Chez lui sur son canapé, il vient vite "se coller". Pour "faire comme si c'était normal, comme s'il ne se passait rien", il "intercale" des mots entre ses gestes, explique à la barre l'actrice de 35 ans, qui s'est depuis mise en retrait du cinéma.
"C'est vraiment trop mignon ce que tu fais ma puce", imite-t-elle. Il l'embrassait dans le cou. "Aah t'es vraiment trop drôle", singe encore Adèle Haenel. Une main dans le col sous le t-shirt, puis une autre dans son pantalon.
"Et moi je me tends, mon corps se crispe, je me recroqueville dans un coin du canapé", poursuit l'actrice en colère.
"S'il considère que je résiste trop, il me regarde... +quoi, bah quoi ?+, et il continue". Avant de la ramener chez ses parents il lui donnait un "goûter" - des biscuits et un "Orangina".
Sur son strapontin, Christophe Ruggia, 59 ans aujourd'hui, reste impassible, vague sourire sur le visage. "Lui, il dit que ça ne s'est jamais passé", rappelle doucement l'assesseure.
"C'est un gros menteur", s'emporte l'actrice, se tournant vers le prévenu qui s'est arrangé tout au long de l'audience pour ne jamais croiser son regard. "Et je le dis en le regardant. Vous êtes un gros menteur Monsieur Ruggia, et vous le savez très bien".
- "Elle s'est radicalisée" -
Dans une salle d'audience pleine, sous le regard de sa famille et de ses proches, Adèle Haenel parle vite, lève la voix parfois, s'excuse aussitôt. "Il arrête pas de me sexualiser, ça me dégoûte, comme si un enfant de 12 ans avait déjà eu un regard d'actrice pornographique !", s'énerve-t-elle en reprenant des propos du réalisateur qui avait aussi évoqué sa "sensualité débordante" pendant le tournage.

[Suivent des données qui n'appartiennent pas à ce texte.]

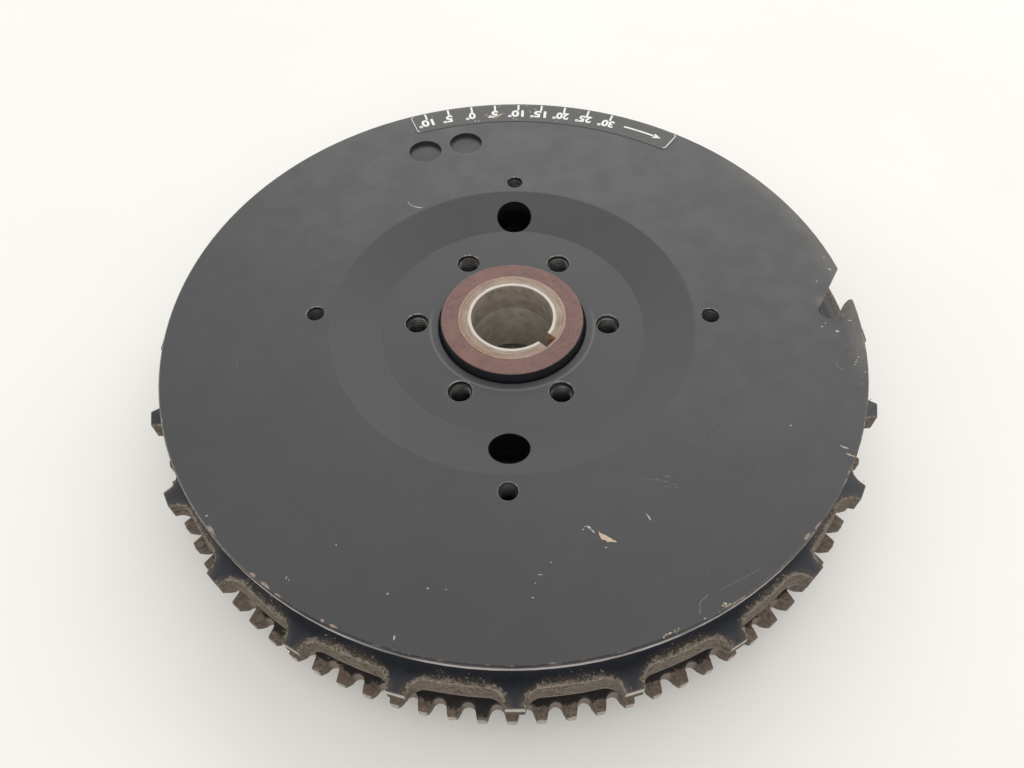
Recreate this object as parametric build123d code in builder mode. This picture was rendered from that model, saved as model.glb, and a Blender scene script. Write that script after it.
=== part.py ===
"""Magneto flywheel (rotor) of a mid-size outboard engine.

Frame: origin on the crankshaft axis, in the plane that the skirt rests on; +Z up through the
disc; millimetres. The four M6 holes lie on the X and Y axes.
"""
import os
from math import acos, cos, pi, radians, sin, sqrt, tan

from build123d import *

os.makedirs("parts", exist_ok=True)

# ---------------------------------------------------------------- driving dimensions
TOTAL_H = 45.0            # rest plane to the disc's top face

# disc
DISC_R = 117.5            # rim radius (235 mm disc)
RIM_T = 3.8               # thickness of the rim above the rope groove
DISH_OUTER_R = 62.0       # top of the dish's cone
DISH_INNER_R = 45.3       # bottom of the dish's cone
DISH_DEPTH = 4.9
WEB_T = 11.0              # web thickness
HUB_SEAT_R = 25.0         # hole in the web that takes the hub
HUB_SEAT_CHAMFER = 0.8

# rope groove under the rim
GROOVE_BOTTOM_R = 108.6
FLANGE_TOP_Z = TOTAL_H - 13.23
FLANGE_BOTTOM_Z = TOTAL_H - 20.1

# lugs on the flange
LUG_COUNT = 24
LUG_PHASE = 1.23          # first lug's centre, degrees from +X
LUG_R = 124.75
LUG_TIP_HALF = 1.25       # half angle of a lug's tip, degrees
SCALLOP_TOP_R = 119.4     # root of the scallop at the flange's top face
SCALLOP_BOTTOM_R = 120.5  # and at its underside
SCALLOP_CORNER = 5.55     # half angle of the scallop's root corner, degrees
SCALLOP_FILLET = 5.0

# ring gear
TEETH = 92
TOOTH_PHASE = 0.755
GEAR_TIP_R = 124.7
MODULE = 2 * GEAR_TIP_R / (TEETH + 2)           # 2.653
PRESSURE = 14.5
TOOTH_THINNING = 0.05     # off each side of a tooth, degrees
GEAR_ROOT_R = 120.1
GEAR_SEAT_R = 112.5
GEAR_TOP_Z = TOTAL_H - 28.6
GEAR_BOTTOM_Z = TOTAL_H - 35.2
GEAR_LEAD_IN = 2.5        # height of the sloped lead-in on the lower tooth ends
GEAR_LEAD_IN_R = 122.3    # radius it starts from at the lower face

# skirt and bowl
SHOULDER_R = 116.0        # shoulder that the ring gear is pressed against
SKIRT_R = 110.6           # skirt below the gear
BOWL_R = 98.5             # inside of the skirt, behind the magnets
CEILING_Z = TOTAL_H - WEB_T
RECESS_R = 107.0          # recess for the retainer ring
RECESS_Z = 3.5

# holes in the disc
M6_PCD = 135.0
M6_R = 3.0                # cut at the thread's major diameter
M6_DEPTH = 9.0
M8_PCD = 66.0
M8_R = 4.0
HOLDER_SPACING = 102.4    # plain holes for the holding tool, across the hub along Y
HOLDER_R = 6.5
BALANCE_R = 6.5
BALANCE_DEPTH = 1.5
BALANCE_RADIUS = 93.5
BALANCE_ANGLES = (102.55, 112.96)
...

A la barre avant elle, Christophe Ruggia a tout nié. Les "baisers appuyés dans le cou", les "mains sur la cuisse"... "Elle a reconstruit des choses, elle a pu réinterpréter", avance-t-il. Les déclarations d'amour où il lui dit qu'elle est "une adulte dans un corps d'enfant", les agressions ? Du "pur mensonge".
"Mais pourquoi elle vous veut autant de mal ?", interroge le tribunal.

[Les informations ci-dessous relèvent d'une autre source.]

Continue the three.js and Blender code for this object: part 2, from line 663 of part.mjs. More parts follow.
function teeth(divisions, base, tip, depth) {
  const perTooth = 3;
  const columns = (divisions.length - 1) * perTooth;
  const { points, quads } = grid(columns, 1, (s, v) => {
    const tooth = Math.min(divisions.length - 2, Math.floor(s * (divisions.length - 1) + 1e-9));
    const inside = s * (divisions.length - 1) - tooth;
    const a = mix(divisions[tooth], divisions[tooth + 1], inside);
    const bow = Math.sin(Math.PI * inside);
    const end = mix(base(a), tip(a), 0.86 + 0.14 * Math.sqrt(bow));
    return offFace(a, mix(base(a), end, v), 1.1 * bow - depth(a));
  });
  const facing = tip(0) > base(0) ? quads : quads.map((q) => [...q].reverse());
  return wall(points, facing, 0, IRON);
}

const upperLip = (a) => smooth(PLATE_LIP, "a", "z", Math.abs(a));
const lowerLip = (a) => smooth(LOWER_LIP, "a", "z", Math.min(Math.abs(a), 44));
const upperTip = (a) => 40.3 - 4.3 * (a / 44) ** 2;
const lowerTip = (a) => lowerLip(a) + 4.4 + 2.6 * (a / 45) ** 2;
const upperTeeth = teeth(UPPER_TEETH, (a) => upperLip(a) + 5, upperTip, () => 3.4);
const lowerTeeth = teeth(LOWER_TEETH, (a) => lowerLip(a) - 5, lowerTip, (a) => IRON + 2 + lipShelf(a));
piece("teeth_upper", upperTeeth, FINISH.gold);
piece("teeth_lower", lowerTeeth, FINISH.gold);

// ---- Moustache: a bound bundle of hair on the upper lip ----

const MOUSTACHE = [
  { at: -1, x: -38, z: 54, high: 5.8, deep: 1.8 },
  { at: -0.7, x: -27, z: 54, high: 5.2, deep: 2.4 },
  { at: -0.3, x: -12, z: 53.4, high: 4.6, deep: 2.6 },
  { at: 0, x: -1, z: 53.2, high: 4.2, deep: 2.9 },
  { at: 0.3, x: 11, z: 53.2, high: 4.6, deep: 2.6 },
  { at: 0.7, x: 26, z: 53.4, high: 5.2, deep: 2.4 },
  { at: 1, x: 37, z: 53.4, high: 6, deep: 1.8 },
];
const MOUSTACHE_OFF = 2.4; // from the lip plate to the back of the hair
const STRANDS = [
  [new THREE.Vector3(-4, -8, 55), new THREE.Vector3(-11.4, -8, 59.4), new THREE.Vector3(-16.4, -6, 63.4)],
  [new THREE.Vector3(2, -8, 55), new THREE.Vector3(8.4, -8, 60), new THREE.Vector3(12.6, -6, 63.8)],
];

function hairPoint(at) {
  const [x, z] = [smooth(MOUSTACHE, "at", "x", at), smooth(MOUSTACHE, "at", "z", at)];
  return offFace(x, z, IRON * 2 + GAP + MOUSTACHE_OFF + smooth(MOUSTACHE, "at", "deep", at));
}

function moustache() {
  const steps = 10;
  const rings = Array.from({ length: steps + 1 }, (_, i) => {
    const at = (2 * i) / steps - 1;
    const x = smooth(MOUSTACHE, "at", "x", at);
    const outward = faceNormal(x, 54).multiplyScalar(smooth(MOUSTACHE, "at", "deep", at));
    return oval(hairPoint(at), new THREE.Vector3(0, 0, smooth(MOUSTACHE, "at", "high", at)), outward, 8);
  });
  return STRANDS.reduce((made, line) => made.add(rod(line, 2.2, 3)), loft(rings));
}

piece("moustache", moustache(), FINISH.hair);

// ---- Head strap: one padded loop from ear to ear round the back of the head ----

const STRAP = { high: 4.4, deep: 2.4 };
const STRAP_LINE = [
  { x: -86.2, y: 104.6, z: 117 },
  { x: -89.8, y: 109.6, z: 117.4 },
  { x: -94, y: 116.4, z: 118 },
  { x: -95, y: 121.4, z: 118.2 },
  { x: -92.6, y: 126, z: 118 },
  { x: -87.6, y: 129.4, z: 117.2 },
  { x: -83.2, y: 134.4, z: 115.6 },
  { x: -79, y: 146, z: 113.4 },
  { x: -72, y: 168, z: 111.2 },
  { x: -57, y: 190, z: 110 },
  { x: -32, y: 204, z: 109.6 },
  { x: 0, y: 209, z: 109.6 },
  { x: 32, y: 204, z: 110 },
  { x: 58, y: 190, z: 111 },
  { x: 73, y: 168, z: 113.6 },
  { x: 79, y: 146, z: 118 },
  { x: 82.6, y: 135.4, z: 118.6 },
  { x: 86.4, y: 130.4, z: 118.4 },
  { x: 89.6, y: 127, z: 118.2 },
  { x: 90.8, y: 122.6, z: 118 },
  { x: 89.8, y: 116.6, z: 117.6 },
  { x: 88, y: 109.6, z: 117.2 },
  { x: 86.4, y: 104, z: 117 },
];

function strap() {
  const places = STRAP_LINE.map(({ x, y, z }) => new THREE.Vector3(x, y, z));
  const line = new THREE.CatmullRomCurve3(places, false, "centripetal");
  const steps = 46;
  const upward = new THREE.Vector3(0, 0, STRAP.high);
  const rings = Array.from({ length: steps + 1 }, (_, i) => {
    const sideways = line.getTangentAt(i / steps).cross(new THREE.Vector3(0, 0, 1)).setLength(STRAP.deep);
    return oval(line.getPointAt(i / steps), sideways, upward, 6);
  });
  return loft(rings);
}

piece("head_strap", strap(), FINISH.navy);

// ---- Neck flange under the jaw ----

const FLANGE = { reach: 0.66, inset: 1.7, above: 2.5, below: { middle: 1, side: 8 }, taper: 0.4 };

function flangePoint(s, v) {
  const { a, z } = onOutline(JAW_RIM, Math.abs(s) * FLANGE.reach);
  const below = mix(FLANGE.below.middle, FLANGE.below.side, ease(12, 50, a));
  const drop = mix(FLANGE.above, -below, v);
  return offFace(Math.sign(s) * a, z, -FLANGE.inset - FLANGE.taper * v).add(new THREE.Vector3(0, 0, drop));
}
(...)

"Je pense qu'elle s'est radicalisée"... "Regardez son parcours depuis cinq ans. Ca commence avec moi, après c'est les César avec Polanski", puis "le cinéma dans son ensemble", s'emporte-t-il.
"J'en sais rien, je suis pas psy", balaie M. Ruggia. "Il fallait lancer un #Metoo en France et c'est tombé sur moi".
Le tribunal avait diffusé des extraits de son film, une histoire d'inceste entre un frère et sa soeur autiste, abandonnés à la naissance. Au grand écran, on voit notamment Adèle Haenel sortir d'une douche et emprunter un long couloir entièrement nue. Des gros plans sur sa poitrine d'enfant alors qu'elle se caresse et effectue des mouvements de langue.
"Le film, quand je le regarde, je me dis c'est ignoble de faire ça à des enfants. Mais le traumatisme c'est les agressions sexuelles", dit à la barre Adèle Haenel qui avait détourné le regard au moment de la projection.
Aujourd'hui, après les années de mal-être, elle, "ça va". Même si elle aurait aimé que quelqu'un "défende" l'enfant qu'elle était. "C'était pas normal", martèle-t-elle. Et "c'était visible".
Les avocats de Christophe Ruggia n'ont pas de question pour elle. L'audience reprend mardi.